Output every record below exactly as it appears.

[Data extracted from a collection]
------------------------------------------------

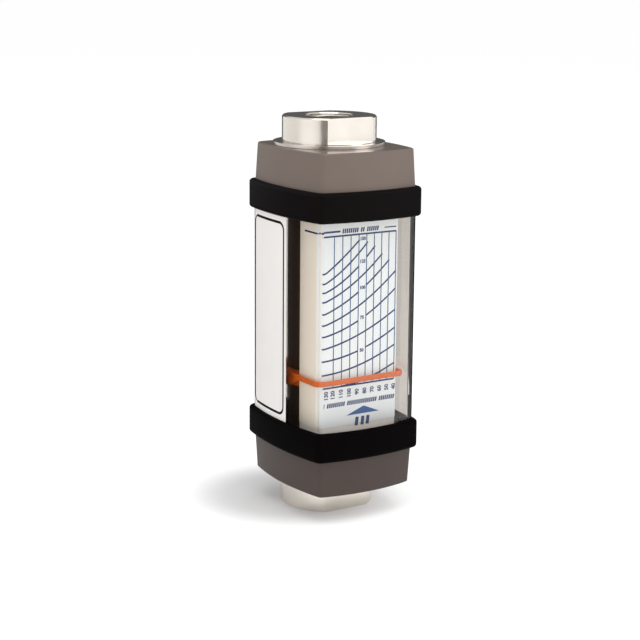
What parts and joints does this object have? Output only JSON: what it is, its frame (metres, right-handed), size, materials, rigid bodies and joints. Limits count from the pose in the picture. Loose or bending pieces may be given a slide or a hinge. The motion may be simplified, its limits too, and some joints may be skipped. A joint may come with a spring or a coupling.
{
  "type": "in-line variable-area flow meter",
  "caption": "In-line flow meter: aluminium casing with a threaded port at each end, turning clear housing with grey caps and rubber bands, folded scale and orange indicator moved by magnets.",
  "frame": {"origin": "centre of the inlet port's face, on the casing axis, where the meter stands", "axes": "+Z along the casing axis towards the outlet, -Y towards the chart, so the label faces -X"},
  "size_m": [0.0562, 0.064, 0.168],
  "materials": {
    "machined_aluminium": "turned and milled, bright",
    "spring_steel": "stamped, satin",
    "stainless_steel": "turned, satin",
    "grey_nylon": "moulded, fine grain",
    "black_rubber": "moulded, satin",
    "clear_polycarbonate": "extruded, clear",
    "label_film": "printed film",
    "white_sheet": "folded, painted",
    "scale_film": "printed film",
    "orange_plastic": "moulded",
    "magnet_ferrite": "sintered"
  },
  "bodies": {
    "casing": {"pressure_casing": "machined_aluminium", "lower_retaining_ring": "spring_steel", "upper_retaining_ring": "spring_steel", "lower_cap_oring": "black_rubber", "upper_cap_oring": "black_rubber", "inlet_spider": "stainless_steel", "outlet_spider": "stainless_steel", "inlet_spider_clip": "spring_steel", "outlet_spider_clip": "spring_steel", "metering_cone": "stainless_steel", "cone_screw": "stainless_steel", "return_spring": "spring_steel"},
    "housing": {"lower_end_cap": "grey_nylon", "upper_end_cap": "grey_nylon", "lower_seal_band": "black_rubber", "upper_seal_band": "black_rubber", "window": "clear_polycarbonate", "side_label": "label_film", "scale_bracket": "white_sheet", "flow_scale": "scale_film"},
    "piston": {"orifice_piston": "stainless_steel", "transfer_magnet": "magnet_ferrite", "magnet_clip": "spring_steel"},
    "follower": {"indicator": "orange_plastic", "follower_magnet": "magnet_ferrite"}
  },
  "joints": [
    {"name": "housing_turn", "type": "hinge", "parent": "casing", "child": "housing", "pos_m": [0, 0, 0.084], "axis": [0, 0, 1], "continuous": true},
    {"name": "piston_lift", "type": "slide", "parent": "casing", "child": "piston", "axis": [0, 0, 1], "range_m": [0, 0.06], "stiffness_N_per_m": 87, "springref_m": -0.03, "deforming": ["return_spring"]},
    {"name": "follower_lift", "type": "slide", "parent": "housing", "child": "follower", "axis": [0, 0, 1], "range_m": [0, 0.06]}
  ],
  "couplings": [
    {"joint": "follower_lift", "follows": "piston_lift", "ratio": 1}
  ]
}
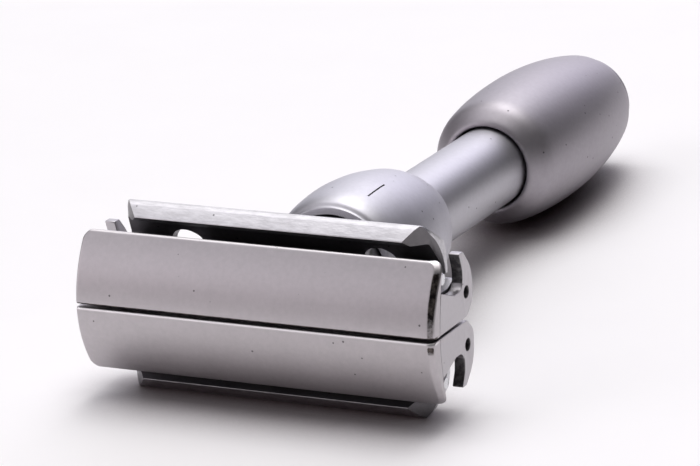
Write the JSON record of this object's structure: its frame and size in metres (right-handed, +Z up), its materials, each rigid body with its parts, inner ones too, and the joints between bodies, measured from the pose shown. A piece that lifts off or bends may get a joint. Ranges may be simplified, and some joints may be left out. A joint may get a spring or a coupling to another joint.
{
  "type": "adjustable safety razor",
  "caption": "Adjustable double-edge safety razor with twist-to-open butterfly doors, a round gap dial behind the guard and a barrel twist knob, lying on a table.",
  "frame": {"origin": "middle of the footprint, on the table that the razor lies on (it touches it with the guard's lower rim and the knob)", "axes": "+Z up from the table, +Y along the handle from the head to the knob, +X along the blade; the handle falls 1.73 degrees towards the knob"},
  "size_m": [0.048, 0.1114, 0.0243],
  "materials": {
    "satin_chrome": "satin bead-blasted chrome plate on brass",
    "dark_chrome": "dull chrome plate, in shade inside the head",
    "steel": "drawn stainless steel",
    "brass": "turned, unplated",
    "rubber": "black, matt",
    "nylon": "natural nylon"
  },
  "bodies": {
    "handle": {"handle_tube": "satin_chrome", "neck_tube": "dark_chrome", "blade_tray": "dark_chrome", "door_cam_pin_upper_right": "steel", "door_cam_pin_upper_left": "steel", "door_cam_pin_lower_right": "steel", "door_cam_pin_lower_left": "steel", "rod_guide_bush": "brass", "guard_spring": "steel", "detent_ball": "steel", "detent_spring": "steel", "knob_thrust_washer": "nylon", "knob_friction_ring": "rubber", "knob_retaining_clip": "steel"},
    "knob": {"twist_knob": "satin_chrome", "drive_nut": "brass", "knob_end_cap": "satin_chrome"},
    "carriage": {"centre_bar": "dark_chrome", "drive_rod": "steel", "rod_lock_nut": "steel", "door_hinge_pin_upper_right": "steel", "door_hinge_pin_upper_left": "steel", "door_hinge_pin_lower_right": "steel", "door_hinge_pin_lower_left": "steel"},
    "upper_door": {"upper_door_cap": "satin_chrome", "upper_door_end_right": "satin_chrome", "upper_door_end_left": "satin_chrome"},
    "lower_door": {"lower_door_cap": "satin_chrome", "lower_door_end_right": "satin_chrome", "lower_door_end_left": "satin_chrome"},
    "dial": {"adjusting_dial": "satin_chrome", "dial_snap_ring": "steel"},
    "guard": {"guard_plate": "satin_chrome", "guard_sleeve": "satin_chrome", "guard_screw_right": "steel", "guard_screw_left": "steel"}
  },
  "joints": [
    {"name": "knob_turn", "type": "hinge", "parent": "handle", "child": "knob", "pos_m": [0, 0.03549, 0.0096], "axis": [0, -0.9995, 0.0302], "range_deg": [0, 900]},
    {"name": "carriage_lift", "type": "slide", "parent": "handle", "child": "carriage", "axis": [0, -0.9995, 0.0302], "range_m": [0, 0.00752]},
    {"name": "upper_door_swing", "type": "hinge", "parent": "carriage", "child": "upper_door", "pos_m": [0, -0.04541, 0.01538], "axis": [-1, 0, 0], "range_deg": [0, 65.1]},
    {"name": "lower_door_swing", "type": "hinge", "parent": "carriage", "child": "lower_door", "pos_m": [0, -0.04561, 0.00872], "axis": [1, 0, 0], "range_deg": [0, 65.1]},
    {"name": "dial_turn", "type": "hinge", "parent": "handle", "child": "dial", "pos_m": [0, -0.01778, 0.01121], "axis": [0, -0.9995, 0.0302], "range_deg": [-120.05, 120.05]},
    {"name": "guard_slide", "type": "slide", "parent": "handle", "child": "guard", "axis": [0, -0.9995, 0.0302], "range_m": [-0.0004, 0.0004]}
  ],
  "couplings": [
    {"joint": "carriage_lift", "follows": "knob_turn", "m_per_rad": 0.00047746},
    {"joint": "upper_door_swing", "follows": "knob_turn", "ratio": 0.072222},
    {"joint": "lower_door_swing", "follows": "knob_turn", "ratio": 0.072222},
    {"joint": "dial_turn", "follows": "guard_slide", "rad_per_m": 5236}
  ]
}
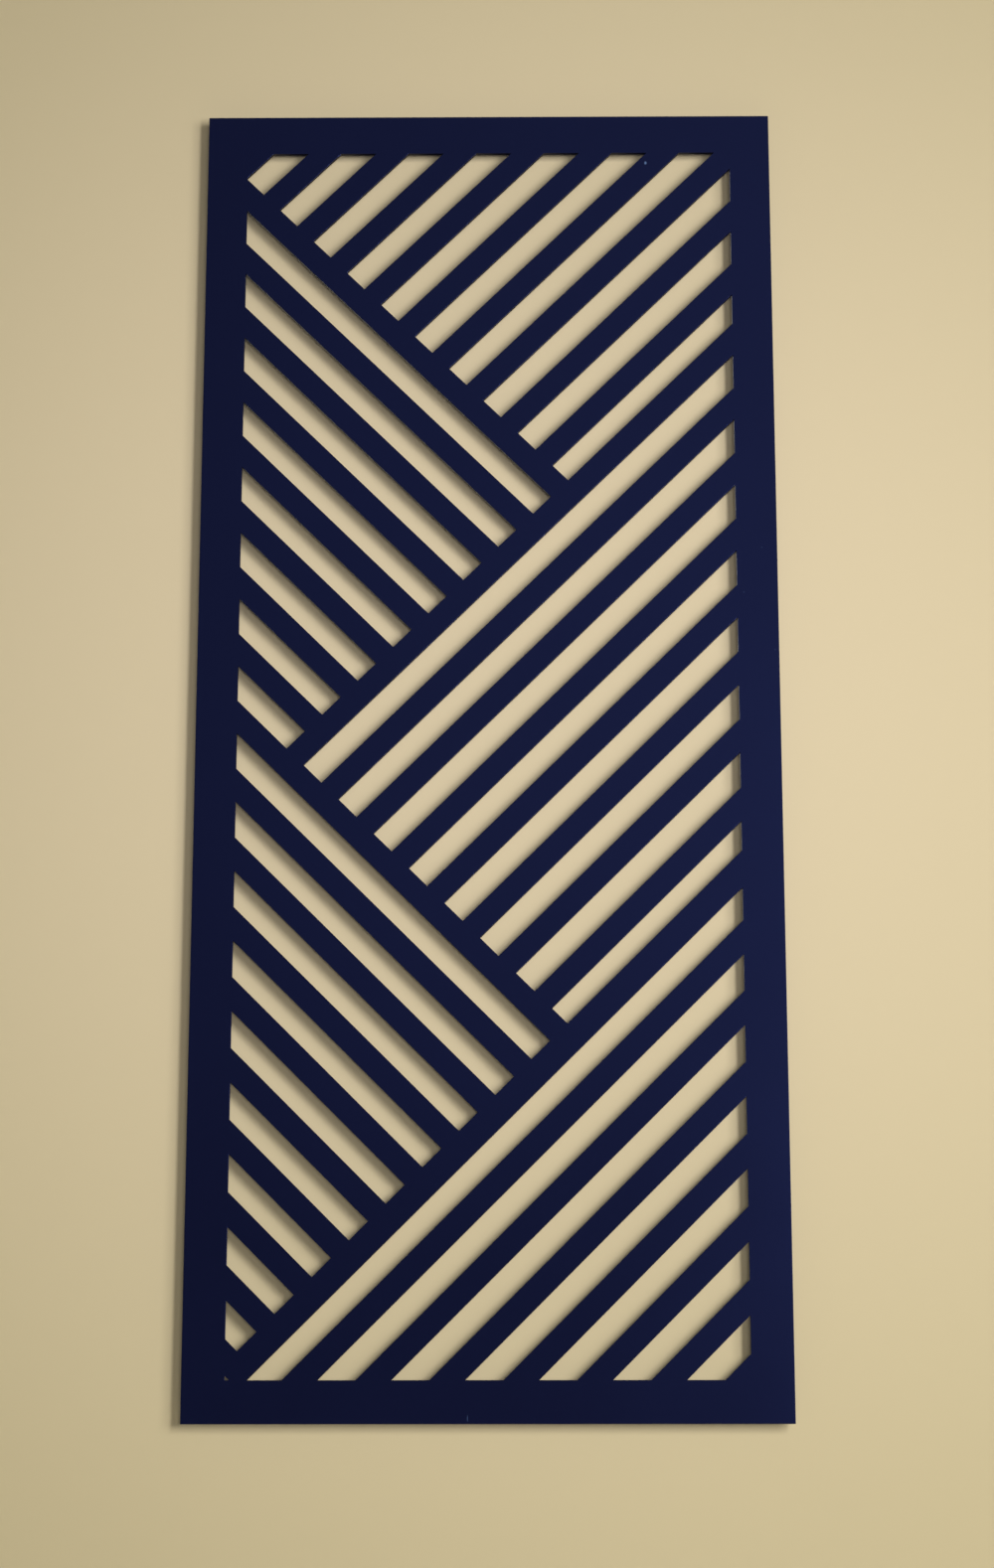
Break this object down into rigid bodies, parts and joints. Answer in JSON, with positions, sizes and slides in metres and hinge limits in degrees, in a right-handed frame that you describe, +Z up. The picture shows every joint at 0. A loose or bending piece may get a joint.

------------------------------------------------

→ **TASK RESULT**:
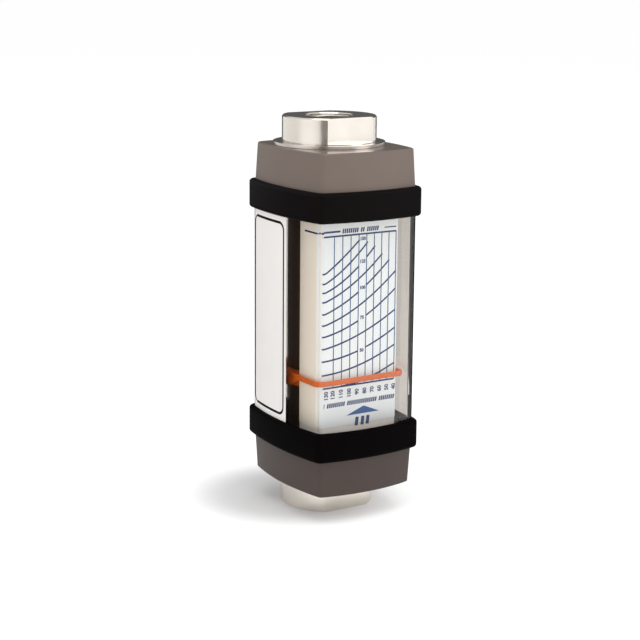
What parts and joints does this object have? Output only JSON: what it is, its frame (metres, right-handed), size, materials, rigid bodies and joints. Limits count from the pose in the picture. Loose or bending pieces may be given a slide or a hinge. The motion may be simplified, its limits too, and some joints may be skipped. A joint may come with a spring or a coupling.
{
  "type": "in-line variable-area flow meter",
  "caption": "In-line flow meter: aluminium casing with a threaded port at each end, turning clear housing with grey caps and rubber bands, folded scale and orange indicator moved by magnets.",
  "frame": {"origin": "centre of the inlet port's face, on the casing axis, where the meter stands", "axes": "+Z along the casing axis towards the outlet, -Y towards the chart, so the label faces -X"},
  "size_m": [0.0562, 0.064, 0.168],
  "materials": {
    "machined_aluminium": "turned and milled, bright",
    "spring_steel": "stamped, satin",
    "stainless_steel": "turned, satin",
    "grey_nylon": "moulded, fine grain",
    "black_rubber": "moulded, satin",
    "clear_polycarbonate": "extruded, clear",
    "label_film": "printed film",
    "white_sheet": "folded, painted",
    "scale_film": "printed film",
    "orange_plastic": "moulded",
    "magnet_ferrite": "sintered"
  },
  "bodies": {
    "casing": {"pressure_casing": "machined_aluminium", "lower_retaining_ring": "spring_steel", "upper_retaining_ring": "spring_steel", "lower_cap_oring": "black_rubber", "upper_cap_oring": "black_rubber", "inlet_spider": "stainless_steel", "outlet_spider": "stainless_steel", "inlet_spider_clip": "spring_steel", "outlet_spider_clip": "spring_steel", "metering_cone": "stainless_steel", "cone_screw": "stainless_steel", "return_spring": "spring_steel"},
    "housing": {"lower_end_cap": "grey_nylon", "upper_end_cap": "grey_nylon", "lower_seal_band": "black_rubber", "upper_seal_band": "black_rubber", "window": "clear_polycarbonate", "side_label": "label_film", "scale_bracket": "white_sheet", "flow_scale": "scale_film"},
    "piston": {"orifice_piston": "stainless_steel", "transfer_magnet": "magnet_ferrite", "magnet_clip": "spring_steel"},
    "follower": {"indicator": "orange_plastic", "follower_magnet": "magnet_ferrite"}
  },
  "joints": [
    {"name": "housing_turn", "type": "hinge", "parent": "casing", "child": "housing", "pos_m": [0, 0, 0.084], "axis": [0, 0, 1], "continuous": true},
    {"name": "piston_lift", "type": "slide", "parent": "casing", "child": "piston", "axis": [0, 0, 1], "range_m": [0, 0.06], "stiffness_N_per_m": 87, "springref_m": -0.03, "deforming": ["return_spring"]},
    {"name": "follower_lift", "type": "slide", "parent": "housing", "child": "follower", "axis": [0, 0, 1], "range_m": [0, 0.06]}
  ],
  "couplings": [
    {"joint": "follower_lift", "follows": "piston_lift", "ratio": 1}
  ]
}
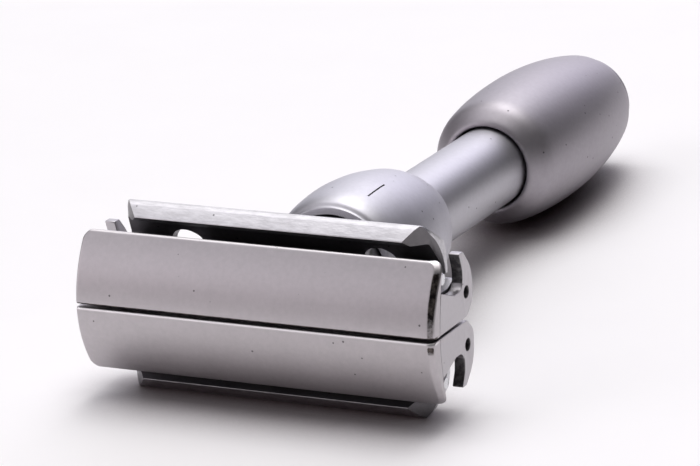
Write the JSON record of this object's structure: its frame and size in metres (right-handed, +Z up), its materials, each rigid body with its parts, inner ones too, and the joints between bodies, measured from the pose shown. A piece that lifts off or bends may get a joint. Ranges may be simplified, and some joints may be left out. A joint may get a spring or a coupling to another joint.
{
  "type": "adjustable safety razor",
  "caption": "Adjustable double-edge safety razor with twist-to-open butterfly doors, a round gap dial behind the guard and a barrel twist knob, lying on a table.",
  "frame": {"origin": "middle of the footprint, on the table that the razor lies on (it touches it with the guard's lower rim and the knob)", "axes": "+Z up from the table, +Y along the handle from the head to the knob, +X along the blade; the handle falls 1.73 degrees towards the knob"},
  "size_m": [0.048, 0.1114, 0.0243],
  "materials": {
    "satin_chrome": "satin bead-blasted chrome plate on brass",
    "dark_chrome": "dull chrome plate, in shade inside the head",
    "steel": "drawn stainless steel",
    "brass": "turned, unplated",
    "rubber": "black, matt",
    "nylon": "natural nylon"
  },
  "bodies": {
    "handle": {"handle_tube": "satin_chrome", "neck_tube": "dark_chrome", "blade_tray": "dark_chrome", "door_cam_pin_upper_right": "steel", "door_cam_pin_upper_left": "steel", "door_cam_pin_lower_right": "steel", "door_cam_pin_lower_left": "steel", "rod_guide_bush": "brass", "guard_spring": "steel", "detent_ball": "steel", "detent_spring": "steel", "knob_thrust_washer": "nylon", "knob_friction_ring": "rubber", "knob_retaining_clip": "steel"},
    "knob": {"twist_knob": "satin_chrome", "drive_nut": "brass", "knob_end_cap": "satin_chrome"},
    "carriage": {"centre_bar": "dark_chrome", "drive_rod": "steel", "rod_lock_nut": "steel", "door_hinge_pin_upper_right": "steel", "door_hinge_pin_upper_left": "steel", "door_hinge_pin_lower_right": "steel", "door_hinge_pin_lower_left": "steel"},
    "upper_door": {"upper_door_cap": "satin_chrome", "upper_door_end_right": "satin_chrome", "upper_door_end_left": "satin_chrome"},
    "lower_door": {"lower_door_cap": "satin_chrome", "lower_door_end_right": "satin_chrome", "lower_door_end_left": "satin_chrome"},
    "dial": {"adjusting_dial": "satin_chrome", "dial_snap_ring": "steel"},
    "guard": {"guard_plate": "satin_chrome", "guard_sleeve": "satin_chrome", "guard_screw_right": "steel", "guard_screw_left": "steel"}
  },
  "joints": [
    {"name": "knob_turn", "type": "hinge", "parent": "handle", "child": "knob", "pos_m": [0, 0.03549, 0.0096], "axis": [0, -0.9995, 0.0302], "range_deg": [0, 900]},
    {"name": "carriage_lift", "type": "slide", "parent": "handle", "child": "carriage", "axis": [0, -0.9995, 0.0302], "range_m": [0, 0.00752]},
    {"name": "upper_door_swing", "type": "hinge", "parent": "carriage", "child": "upper_door", "pos_m": [0, -0.04541, 0.01538], "axis": [-1, 0, 0], "range_deg": [0, 65.1]},
    {"name": "lower_door_swing", "type": "hinge", "parent": "carriage", "child": "lower_door", "pos_m": [0, -0.04561, 0.00872], "axis": [1, 0, 0], "range_deg": [0, 65.1]},
    {"name": "dial_turn", "type": "hinge", "parent": "handle", "child": "dial", "pos_m": [0, -0.01778, 0.01121], "axis": [0, -0.9995, 0.0302], "range_deg": [-120.05, 120.05]},
    {"name": "guard_slide", "type": "slide", "parent": "handle", "child": "guard", "axis": [0, -0.9995, 0.0302], "range_m": [-0.0004, 0.0004]}
  ],
  "couplings": [
    {"joint": "carriage_lift", "follows": "knob_turn", "m_per_rad": 0.00047746},
    {"joint": "upper_door_swing", "follows": "knob_turn", "ratio": 0.072222},
    {"joint": "lower_door_swing", "follows": "knob_turn", "ratio": 0.072222},
    {"joint": "dial_turn", "follows": "guard_slide", "rad_per_m": 5236}
  ]
}
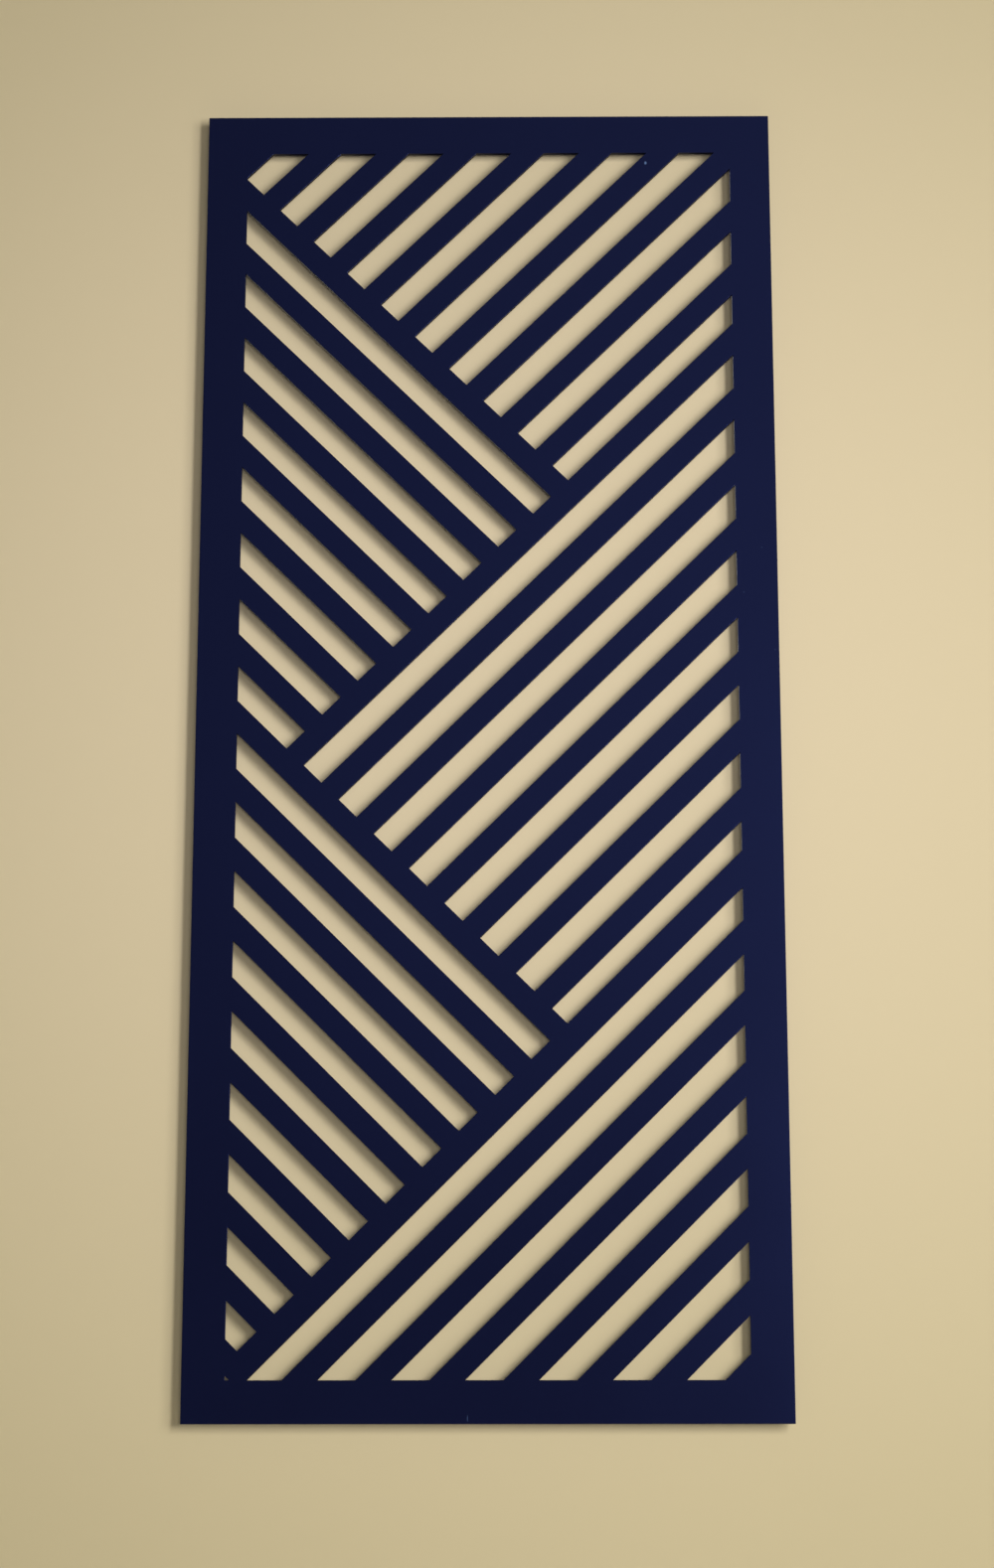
Break this object down into rigid bodies, parts and joints. Answer in JSON, with positions, sizes and slides in metres and hinge limits in degrees, in a right-handed frame that you describe, +Z up. The picture shows every joint at 0. A loose or bending piece may get a joint.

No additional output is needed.